Nach dieser Götterdämmerung bleibt Stallone nichts anderes übrig, als die Waffen buchstäblich an den Nagel zu hängen: Die letzte Zusammenkunft der Expendables ist ein gemütliches Abhängen mit Messerwettbewerb in Rourkes Tattoo-Schuppen. Aber es fühlt sich an wie Walhalla, auch wenn Thin Lizzy's Rock-Hymne versichert „The Boys are Back in Town“, während die Söldner auf ihren Maschinen in die Nacht verschwinden, so wie sie gekommen sind – als Krieger aus einer anderen Zeit.

Leben und Werk

Sylvester Gardenzio Stallone wurde am 6. Juli 1946 in New York geboren, als Sohn eines Vaters, der den italienischen Namen Staglione anglisiert hatte, um nicht mit der Mafia assoziiert zu werden. Aber gerade die Gewalt wurde zum Markenzeichen des Schauspielers, der sich zunächst als Pornodarsteller durchschlug.

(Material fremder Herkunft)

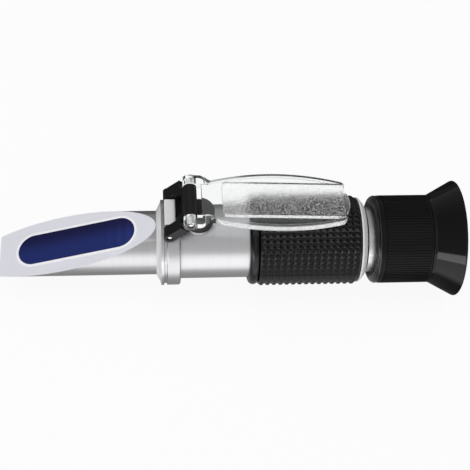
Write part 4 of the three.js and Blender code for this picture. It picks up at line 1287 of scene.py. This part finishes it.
def soft_room():
    """A world that is white to the camera, and in metal dimmer to the sides and behind."""
    world = bpy.data.worlds.new("soft_room")
    world.use_nodes = True
    tree = world.node_tree
    path = node(tree, "LightPath").outputs
    seen = calc(tree, "MAXIMUM", path["Is Camera Ray"], path["Is Transmission Ray"])
    facing = node(tree, "SeparateXYZ", {0: node(tree, "TexCoord").outputs["Generated"]}).outputs
    sides = ramp(tree, calc(tree, "ABSOLUTE", facing["X"]), 0.45, 0.75, 1.0, 0.3)
    room = ramp(tree, facing["Y"], -0.5, 0.5, 0.7, 0.4, kind="SMOOTHSTEP")
    around = calc(tree, "MULTIPLY", room, sides)
    reflected = mix(tree, path["Is Glossy Ray"], 0.4, around)
    background = tree.nodes["Background"]
    tree.links.new(mix(tree, seen, reflected, 1.0), background.inputs["Strength"])
    background.inputs["Color"].default_value = (1, 1, 1, 1)
    return world


class REFRACTOMETER_OT_stage(bpy.types.Operator):
    """Set the pale floor, the soft lamps, the world and the camera"""

    bl_idname = "refractometer.stage"
    bl_label = "Floor, Lamps and Camera"

    def execute(self, context):
        scene = context.scene
        scene.view_settings.view_transform = "Standard"

        shape = bmesh.new()
        bmesh.ops.create_grid(shape, x_segments=1, y_segments=1, size=3)
        mesh = bpy.data.meshes.new("pale_floor")
        shape.to_mesh(mesh)
        shape.free()
        floor = bpy.data.objects.new("pale_floor", mesh)
        scene.collection.objects.link(floor)
        floor.location.z = -FLOOR_DROP
        mesh.materials.append(floor_material())
        scene.world = soft_room()
        for settings in LAMPS:
            lamp(*settings)

        data = bpy.data.cameras.new("camera")
        data.lens, data.sensor_width = 87.67, 36
        data.clip_start, data.clip_end = 0.01, 20
        camera = bpy.data.objects.new("camera", data)
        scene.collection.objects.link(camera)
        scene.camera = camera
        back = Vector(CAMERA_BACK).normalized()
        level_right = Vector((0, 0, 1)).cross(back).normalized()
        level_up = back.cross(level_right)
        right = level_right * math.cos(CAMERA_ROLL) + level_up * math.sin(CAMERA_ROLL)
        turn = Matrix((right, back.cross(right), back)).transposed().to_4x4()
        camera.matrix_world = Matrix.Translation(CAMERA_PLACE) @ turn
        return {"FINISHED"}


PIECES = (
    REFRACTOMETER_OT_nose, REFRACTOMETER_OT_collar, REFRACTOMETER_OT_tube, REFRACTOMETER_OT_hinge,
    REFRACTOMETER_OT_lid, REFRACTOMETER_OT_grip, REFRACTOMETER_OT_eyepiece, REFRACTOMETER_OT_inside,
    REFRACTOMETER_OT_stage,
)


class REFRACTOMETER_PT_pieces(bpy.types.Panel):
    """Lists the pieces, sizes and colours of the refractometer"""

    bl_idname = "REFRACTOMETER_PT_pieces"
    bl_label = "Hand Refractometer"
    bl_space_type = "VIEW_3D"
    bl_region_type = "UI"
    bl_category = "Refractometer"

    def draw(self, context):
        for operator in PIECES:
            self.layout.operator(operator.bl_idname)
        for group in (context.scene.refractometer_sizes, context.scene.refractometer_colours):
            box = self.layout.box()
            for key in group.bl_rna.properties.keys():
                if key not in ("rna_type", "name"):
                    box.prop(group, key)


CLASSES = (RefractometerSizes, RefractometerColours, *PIECES, REFRACTOMETER_PT_pieces)


def register():
    for item in CLASSES:
        bpy.utils.register_class(item)
    bpy.types.Scene.refractometer_sizes = bpy.props.PointerProperty(type=RefractometerSizes)
    bpy.types.Scene.refractometer_colours = bpy.props.PointerProperty(type=RefractometerColours)


def unregister():
    del bpy.types.Scene.refractometer_colours
    del bpy.types.Scene.refractometer_sizes
    for item in reversed(CLASSES):
        bpy.utils.unregister_class(item)


def main():
    """Makes every piece and the stage."""
    register()
    for operator in PIECES:
        group, name = operator.bl_idname.split(".")
        getattr(getattr(bpy.ops, group), name)()


if __name__ == "__main__":
    main()
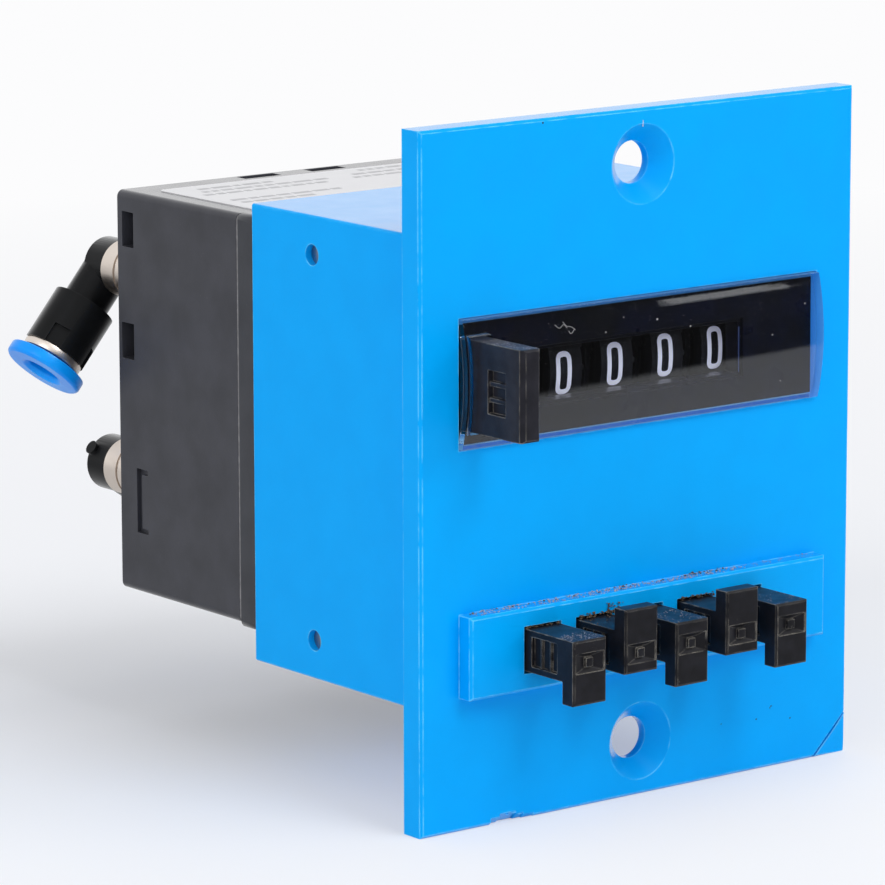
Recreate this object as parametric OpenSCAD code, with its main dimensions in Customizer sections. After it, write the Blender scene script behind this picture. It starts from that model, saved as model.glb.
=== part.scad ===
// Pneumatic time delay valve for panel mounting, five digit pre-set, built as its separate pieces.
// Millimetres. Origin: centre of the back face of the front plate, which sits on the panel.
// X to the right along the plate seen from the front, Y backwards through the panel, Z up.

/* [Front plate] */
// width of the plate
plate_w = 60; // [58:0.5:66]
// height of the plate
plate_h = 75; // [74:0.5:84]
// thickness of the plate
plate_t = 3; // [2.8:0.1:3.6]
// distance of the panel screws from the plate's upper and lower edge
screw_edge = 6; // [5.5:0.25:6.5]
// panel screw hole diameter
screw_hole_d = 4.6; // [3.4:0.1:4.8]
// countersink diameter at the front face
countersink_d = 8.6; // [7.6:0.1:9.2]
// bevel on the front edges
front_bevel = 0.3; // [0.2:0.05:0.5]

/* [Sleeve] */
// outside width and height of the square sleeve behind the plate
sleeve_w = 51; // [50.6:0.2:52]
// wall of the sleeve
sleeve_wall = 1.4; // [1.2:0.1:1.6]
// length of the sleeve behind the plate
sleeve_len = 32.6; // [32.2:0.2:34]
// radius of the sleeve's long edges
sleeve_edge_r = 0.3; // [0.2:0.05:0.5]
// distance of the retaining pins behind the plate
pin_back = 21.7; // [20:0.1:24]
// height of the retaining pins above and below the middle
pin_rise = 21.2; // [20.6:0.1:21.4]
// retaining pin hole diameter
pin_hole_d = 2.3; // [1.8:0.1:2.6]

/* [Window] */
// height of the middle of the window
window_z = 10.5; // [10.2:0.1:10.8]
// height of the recess for the clear cap
recess_h = 14; // [13.6:0.1:14.6]
// depth of the recess in the plate
recess_d = 2; // [1.8:0.1:2.2]
// height of the opening behind the recess
opening_h = 11.2; // [11:0.1:11.8]
// front of the clear cap before the plate, at its middle
lens_crown = 1.4; // [1.2:0.1:2]
// radius of the clear cap's curved front
lens_r = 26.9; // [24:0.1:34]
// wall of the clear cap
lens_t = 1.1; // [0.9:0.1:1.2]
// left end of the digit slot, from the middle of the first wheel
slot_over = 3.8; // [3.4:0.1:4.2]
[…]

1976 kam der erste Durchbruchmit Rocky, 1982 der zweite mit Rambo, beide Heldenepen baute Stallone in mehreren Folgen aus. In den 1990er-Jahren wurde es ruhiger um ihn, 2007 war er als Rocky Balboa wieder da.

Stallone leidet seit Geburt an einer partiellen Gesichtslähmung, sie wurde sein Signet.